### Exercise
All lines in the data bearing the string "node" should be identified and copied.

### Dataset extract
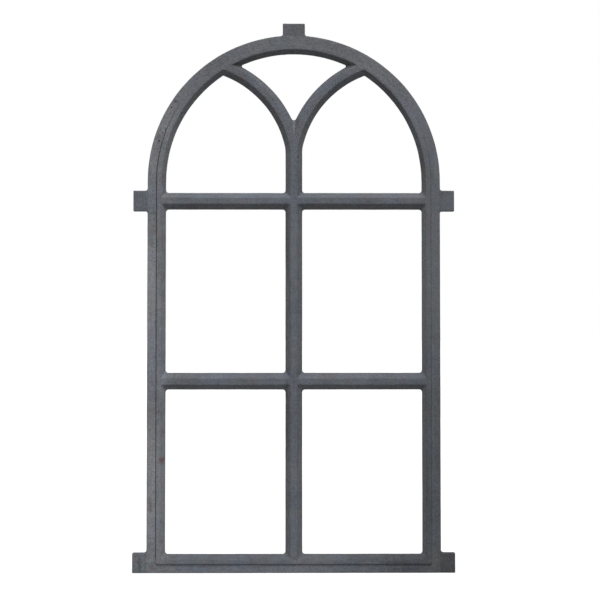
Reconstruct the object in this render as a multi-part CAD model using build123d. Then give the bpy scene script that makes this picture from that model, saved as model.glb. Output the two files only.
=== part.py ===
"""Arched barn window: one iron casting with stiles, round head, mullion, transoms, tracery and wall lugs.

Millimetres, +Z up, front towards -Y. The origin is the middle of the underside, the face that sits on the sill.
"""
from build123d import *
from collections import namedtuple
from math import hypot, sqrt
import os

# Heights and widths of the opening, from the sill up
WINDOW_WIDTH = 522.5        # across the outer faces of the stiles
PANE_HEIGHT = 291.9         # clear height of each of the two rows of panes
HEAD_STILT = 21.2           # straight part of the head, from the upper transom to the springing

# Section of the outer frame, from its outer face inwards
FRAME_WIDTH = 32.3
MARGIN_WIDTH = 16.3         # plain margin outside the raised moulding
STEP_WIDTH = 0.5            # draft of the wall from the margin up to the moulding
STEP_HEIGHT = 3.0
FRAME_CREST = 9.0           # flat top of the frame's moulding
STEP_CORNER = 4.5           # corner radius of the moulding at the sill

# Section of the glazing bars
BAR_WIDTH = 30.0
BAR_CREST = 11.0            # flat top of every bar
CHAMFER_DEPTH = 9.0         # how far the sloping sides run back from the crest
REBATE_WIDTH = 10.0         # putty rebate round every opening, cut from the back
REBATE_DEPTH = 11.0
REBATE_DRAFT = 0.6          # how much narrower the rebate is at its floor, so that the pattern lifts
CASTING_DEPTH = 22.0        # from the crests to the back

# Tracery: two branches that leave the mullion and swing out to the head
BRANCH_RADIUS = 193.0       # of each branch's centre line
BRANCH_LAP = 2.5            # how far that line swings past the middle of the mullion
BRANCH_RISE = 23.0          # centre of the branch above the springing
BRANCH_SLIMMING = 2.0       # a branch is this much narrower than the mullion
BRANCH_EASE = 60.0          # radius that eases a branch into the mullion's side

# Rounding that the mould leaves in the corners
PANE_CORNER = 5.0
TIP_CORNER = 2.5            # where an arc runs into another
NOTCH_RADIUS = 4.2          # in the fork of the tracery
MITRE_RADIUS = 0.8          # where two chamfers meet at the crest
ARRIS_RADIUS = 1.5          # outer front edge

# Lugs that are built into the masonry
LUG_HEIGHT = 37.0           # of the upper two, level with the upper transom
FOOT_LUG_HEIGHT = 34.8
LUG_REACH = 25.4
CROWN_LUG_WIDTH = 39.6
CROWN_LUG_REACH = 21.45
LUG_ROOT = 4.0
FOOT_LUG_ROOT = 6.0
LUG_CORNER = 1.0
LUG_THICKNESS = 9.0         # back from the margin's face

# Heights that follow
LOWER_TRANSOM = FRAME_WIDTH + PANE_HEIGHT
UPPER_TRANSOM = LOWER_TRANSOM + BAR_WIDTH + PANE_HEIGHT
HEAD_SILL = UPPER_TRANSOM + BAR_WIDTH
SPRINGING = HEAD_SILL + HEAD_STILT
HEAD_RADIUS = WINDOW_WIDTH / 2
CROWN = SPRINGING + HEAD_RADIUS
CLEAR_HALF = HEAD_RADIUS - FRAME_WIDTH

# Depths that follow, along Y
MARGIN_FACE = -(CASTING_DEPTH - STEP_HEIGHT) / 2
BACK_FACE = -MARGIN_FACE
LUG_BACK = MARGIN_FACE + LUG_THICKNESS
CREST_FACE = MARGIN_FACE - STEP_HEIGHT
CHAMFER_ROOT = CREST_FACE + CHAMFER_DEPTH
REBATE_FLOOR = BACK_FACE - REBATE_DEPTH

# Widths that follow
FRAME_CHAMFER = FRAME_WIDTH - MARGIN_WIDTH - STEP_WIDTH - FRAME_CREST
BAR_CHAMFER = (BAR_WIDTH - BAR_CREST) / 2
BRANCH_WIDTH = BAR_WIDTH - BRANCH_SLIMMING
BRANCH_CHAMFER = (BRANCH_WIDTH - BAR_CREST) / 2
BRANCH_CENTRE_X = BRANCH_LAP - BRANCH_RADIUS
BRANCH_CENTRE_Z = SPRINGING + BRANCH_RISE

# An opening's outline at one depth: how far it has grown past its clear edge on the frame, on the straight
# bars and on the branches, and the radii of its corners, of its tips and of the fork.
Level = namedtuple("Level", "frame bar branch corner tip notch")
CLEAR = Level(0, 0, 0, PANE_CORNER, TIP_CORNER, NOTCH_RADIUS)
CREST = Level(FRAME_CHAMFER, BAR_CHAMFER, BRANCH_CHAMFER, *[MITRE_RADIUS] * 3)
BED = Level(*[REBATE_WIDTH - REBATE_DRAFT] * 3, PANE_CORNER, TIP_CORNER, TIP_CORNER)
MOUTH = Level(*[REBATE_WIDTH] * 3, PANE_CORNER, TIP_CORNER, TIP_CORNER)


def at_depth(outline, y):
    """Stand an outline drawn in X and Z up in the window, facing the front, at depth y."""
    return Plane((0, y, 0), x_dir=(1, 0, 0), z_dir=(0, -1, 0)) * outline


def slab(outline, front, back):
    return extrude(at_depth(outline, front), amount=front - back)


def flare(outline_a, y_a, outline_b, y_b):
    """Straight-sided body between two outlines of the same make at two depths."""
    return loft([at_depth(outline_a, y_a).face(), at_depth(outline_b, y_b).face()], ruled=True)


def arc(centre, radius, start, end):
    """The shorter arc about a centre from start to end."""
    dx = start[0] + end[0] - 2 * centre[0]
    dz = start[1] + end[1] - 2 * centre[1]
    reach = radius / hypot(dx, dz)
    return ThreePointArc(start, (centre[0] + dx * reach, centre[1] + dz * reach), end)


def upper_crossing(centre_a, radius_a, centre_b, radius_b):
    """The upper of the two points where two circles cross."""
    dx, dz = centre_b[0] - centre_a[0], centre_b[1] - centre_a[1]
    apart = hypot(dx, dz)
    along = (radius_a ** 2 - radius_b ** 2 + apart ** 2) / (2 * apart)
    across = sqrt(radius_a ** 2 - along ** 2)
    mid = (centre_a[0] + dx * along / apart, centre_a[1] + dz * along / apart)
    sideways = (dz / apart * across, -dx / apart * across)
    if sideways[1] < 0:
        sideways = (-sideways[0], -sideways[1])
    return mid[0] + sideways[0], mid[1] + sideways[1]


def rounded(outline, corners):
    """Round the outline's corner nearest to each point, by the radius that goes with it."""
    for point, radius in corners:
        outline = fillet(outline.vertices().sort_by_distance((*point, 0))[0], radius)
    return outline


def round_headed(inset, corner):
    """The window's round-headed outline, moved in from its outer face on every side."""
    half = HEAD_RADIUS - inset
    outline = make_face([
        Line((-half, inset), (half, inset)),
        Line((half, inset), (half, SPRINGING)),
        ThreePointArc((half, SPRINGING), (0, SPRINGING + half), (-half, SPRINGING)),
        Line((-half, SPRINGING), (-half, inset)),
    ])
    if corner:
        outline = rounded(outline, [((-half, inset), corner), ((half, inset), corner)])
    return outline


def lower_pane(level):
    """Left-hand opening between the sill rail and the lower transom."""
    return pane(level, FRAME_WIDTH - level.frame, LOWER_TRANSOM + level.bar)


def upper_pane(level):
    """Left-hand opening between the two transoms."""
    return pane(level, LOWER_TRANSOM + BAR_WIDTH - level.bar, UPPER_TRANSOM + level.bar)


def pane(level, low, high):
    left = -CLEAR_HALF - level.frame
    right = -BAR_WIDTH / 2 + level.bar
    corners = [(left, low), (right, low), (right, high), (left, high)]
    outline = make_face(Polyline(*corners, close=True))
    return rounded(outline, [(corner, level.corner) for corner in corners])


def half_lancet(level):
    """Left-hand opening of the head, under the left branch."""
    left = -CLEAR_HALF - level.frame
    right = -BAR_WIDTH / 2 + level.bar
    low = HEAD_SILL - level.bar
    head = (0, SPRINGING)
    head_radius = CLEAR_HALF + level.frame
    branch = (BRANCH_CENTRE_X, BRANCH_CENTRE_Z)
    branch_radius = BRANCH_RADIUS - BRANCH_WIDTH / 2 + level.branch
    fork = (right, branch[1] + sqrt(branch_radius ** 2 - (right - branch[0]) ** 2))
    apex = upper_crossing(head, head_radius, branch, branch_radius)
    springing = (left, SPRINGING)
    outline = make_face([
        Line((left, low), (right, low)),
        Line((right, low), fork),
        arc(branch, branch_radius, fork, apex),
        arc(head, head_radius, apex, springing),
        Line(springing, (left, low)),
    ])
    corner = level.corner
    return rounded(outline, [((left, low), corner), ((right, low), corner), (fork, BRANCH_EASE), (apex, level.tip)])


def spandrel(level):
    """Opening in the middle of the head, between the two branches and the arch."""
    head = (0, SPRINGING)
    head_radius = CLEAR_HALF + level.frame
    branch = (BRANCH_CENTRE_X, BRANCH_CENTRE_Z)
    branch_radius = BRANCH_RADIUS + BRANCH_WIDTH / 2 - level.branch
    left = upper_crossing(head, head_radius, branch, branch_radius)
    right = (-left[0], left[1])
    fork = (0, branch[1] + sqrt(branch_radius ** 2 - branch[0] ** 2))
    outline = make_face([
        arc(head, head_radius, left, right),
        arc((-branch[0], branch[1]), branch_radius, right, fork),
        arc(branch, branch_radius, fork, left),
    ])
    return rounded(outline, [(left, level.tip), (right, level.tip), (fork, level.notch)])


def opening(outline):
    """All that is taken out for one opening: flared front, clear edge and putty rebate."""
    front = flare(outline(CREST), CREST_FACE, outline(CLEAR), CHAMFER_ROOT)
    middle = slab(outline(CLEAR), CHAMFER_ROOT, REBATE_FLOOR)
    rebate = flare(outline(BED), REBATE_FLOOR, outline(MOUTH), BACK_FACE)
    return [front, middle, rebate]


def lug_outline():
    """The window's outline with its five lugs, their roots eased and their corners rounded."""
    half = HEAD_RADIUS
    tip = half + LUG_REACH
    lug_middle = UPPER_TRANSOM + BAR_WIDTH / 2
    low, high = lug_middle - LUG_HEIGHT / 2, lug_middle + LUG_HEIGHT / 2
    crown_half = CROWN_LUG_WIDTH / 2
    crown_root = SPRINGING + sqrt(half ** 2 - crown_half ** 2)
    crown_tip = CROWN + CROWN_LUG_REACH
    outline = round_headed(0, 0)
    outline += Pos(0, FOOT_LUG_HEIGHT / 2) * Rectangle(2 * tip, FOOT_LUG_HEIGHT)
    outline += Pos(0, lug_middle) * Rectangle(2 * tip, LUG_HEIGHT)
    outline += Pos(0, (SPRINGING + crown_tip) / 2) * Rectangle(CROWN_LUG_WIDTH, crown_tip - SPRINGING)
    roots = [(crown_half, crown_root), (half, high), (half, low)]
    tips = [(crown_half, crown_tip), (tip, high), (tip, low), (tip, FOOT_LUG_HEIGHT), (tip, 0)]
    corners = [(point, LUG_ROOT) for point in roots] + [(point, LUG_CORNER) for point in tips]
    corners.append(((half, FOOT_LUG_HEIGHT), FOOT_LUG_ROOT))
    mirrored = [((-x, z), radius) for (x, z), radius in corners]
    return rounded(outline, corners + mirrored)


def blank():
    """The casting before its openings: frame, lugs level with its front, and raised moulding."""
    face = slab(lug_outline(), MARGIN_FACE, LUG_BACK)
    arris = face.faces().sort_by(Axis.Y)[0].outer_wire().edges()
    face = fillet(arris, ARRIS_RADIUS)
    depth = slab(round_headed(0, 0), LUG_BACK, BACK_FACE)
    foot = round_headed(MARGIN_WIDTH, STEP_CORNER)
    crest = round_headed(MARGIN_WIDTH + STEP_WIDTH, STEP_CORNER - STEP_WIDTH)
    return face + depth + flare(crest, CREST_FACE, foot, MARGIN_FACE)


def window():
    left_hand = [part for outline in (lower_pane, upper_pane, half_lancet) for part in opening(outline)]
    right_hand = [mirror(part, about=Plane.YZ) for part in left_hand]
    casting = blank()
    for part in left_hand + right_hand + opening(spandrel):
        casting -= part
    return casting


os.makedirs("parts", exist_ok=True)
casting = window()
casting.label = "window_casting"
export_step(casting, "parts/window_casting.step")
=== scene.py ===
"""Arched cast iron barn window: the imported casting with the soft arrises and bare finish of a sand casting,
on a white studio floor, seen by the photograph's camera. Metres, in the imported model's frame."""
import math

import bmesh
import bpy
from mathutils import Euler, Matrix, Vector


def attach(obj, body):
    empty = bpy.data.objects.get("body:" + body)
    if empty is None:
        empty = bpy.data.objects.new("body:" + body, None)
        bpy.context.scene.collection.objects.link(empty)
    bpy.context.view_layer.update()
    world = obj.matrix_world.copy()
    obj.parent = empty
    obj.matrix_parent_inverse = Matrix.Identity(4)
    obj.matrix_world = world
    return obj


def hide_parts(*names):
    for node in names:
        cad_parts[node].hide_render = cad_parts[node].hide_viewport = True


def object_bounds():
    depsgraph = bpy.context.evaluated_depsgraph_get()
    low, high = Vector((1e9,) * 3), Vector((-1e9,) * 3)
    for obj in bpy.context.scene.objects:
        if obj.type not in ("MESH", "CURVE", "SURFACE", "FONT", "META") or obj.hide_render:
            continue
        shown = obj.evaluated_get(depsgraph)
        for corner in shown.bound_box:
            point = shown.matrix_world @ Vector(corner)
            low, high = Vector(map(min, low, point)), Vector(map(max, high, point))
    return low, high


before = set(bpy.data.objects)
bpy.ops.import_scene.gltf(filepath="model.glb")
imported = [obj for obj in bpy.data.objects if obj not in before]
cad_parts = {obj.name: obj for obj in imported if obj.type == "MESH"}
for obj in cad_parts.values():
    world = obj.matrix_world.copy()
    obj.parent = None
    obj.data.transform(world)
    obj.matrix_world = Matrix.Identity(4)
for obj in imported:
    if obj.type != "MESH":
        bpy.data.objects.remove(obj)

cad_low, cad_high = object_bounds()

# Camera
CAMERA_DISTANCE = 1.500     # in front of the crests
CAMERA_SIDE = 0.0047        # to the right of the mullion's middle
CAMERA_HEIGHT = 0.4565      # above the underside
CAMERA_YAW = 0.24           # degrees to the right
CAMERA_PITCH = 1.05         # degrees up
FOCAL_IN_WIDTHS = 1.4062    # focal length over the image's width
SENSOR_WIDTH = 36.0         # millimetres, as Blender counts

# Sun lamps: degrees above the horizon, degrees round from straight in front, degrees across, and strength
KEY = (54.0, 8.0, 38.0, 3.00)
BACK_FILL = (42.0, 180.0, 70.0, 1.00)
SKY_STRENGTH = 0.14         # what the white surroundings add

# Floor, a disc round the window's foot
FLOOR_RADIUS = 14.0
FLOOR_CORNERS = 96
FLOOR_FADE = (0.3, 1.8)     # distances over which near gives way to far
FLOOR_TONE = (0.40, 0.18)   # what the light finds, near and far
FLOOR_WHITENESS = (0.70, 0.92)      # what shows on top of that, near and far

# Mould-rounded mesh
WELD_DISTANCE = 1e-6
SHARP_ANGLE = 20.0          # degrees, between faces that meet at a real edge
CURVE_LEVELS = 2
VOXEL = 0.0008
ROUNDING_FACTOR = 0.5
ROUNDING_PASSES = 1
MOST_TRIANGLES = 190_000
UNEVEN_MOULD = {            # size and depth of the sand mould's slow and fine unevenness
    "mould_waves": (0.040, 0.00035),
    "mould_dimples": (0.007, 0.00012),
}

# Outline of the frame
FRAME_HALF = 0.26125        # half the width over the stiles, and the radius of the head
SPRINGING = 0.6973          # height from which the head is round
MOULDING_INSET = 0.0165     # of the raised moulding's foot from the frame's outer face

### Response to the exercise
    for node in names:
        cad_parts[node].hide_render = cad_parts[node].hide_viewport = True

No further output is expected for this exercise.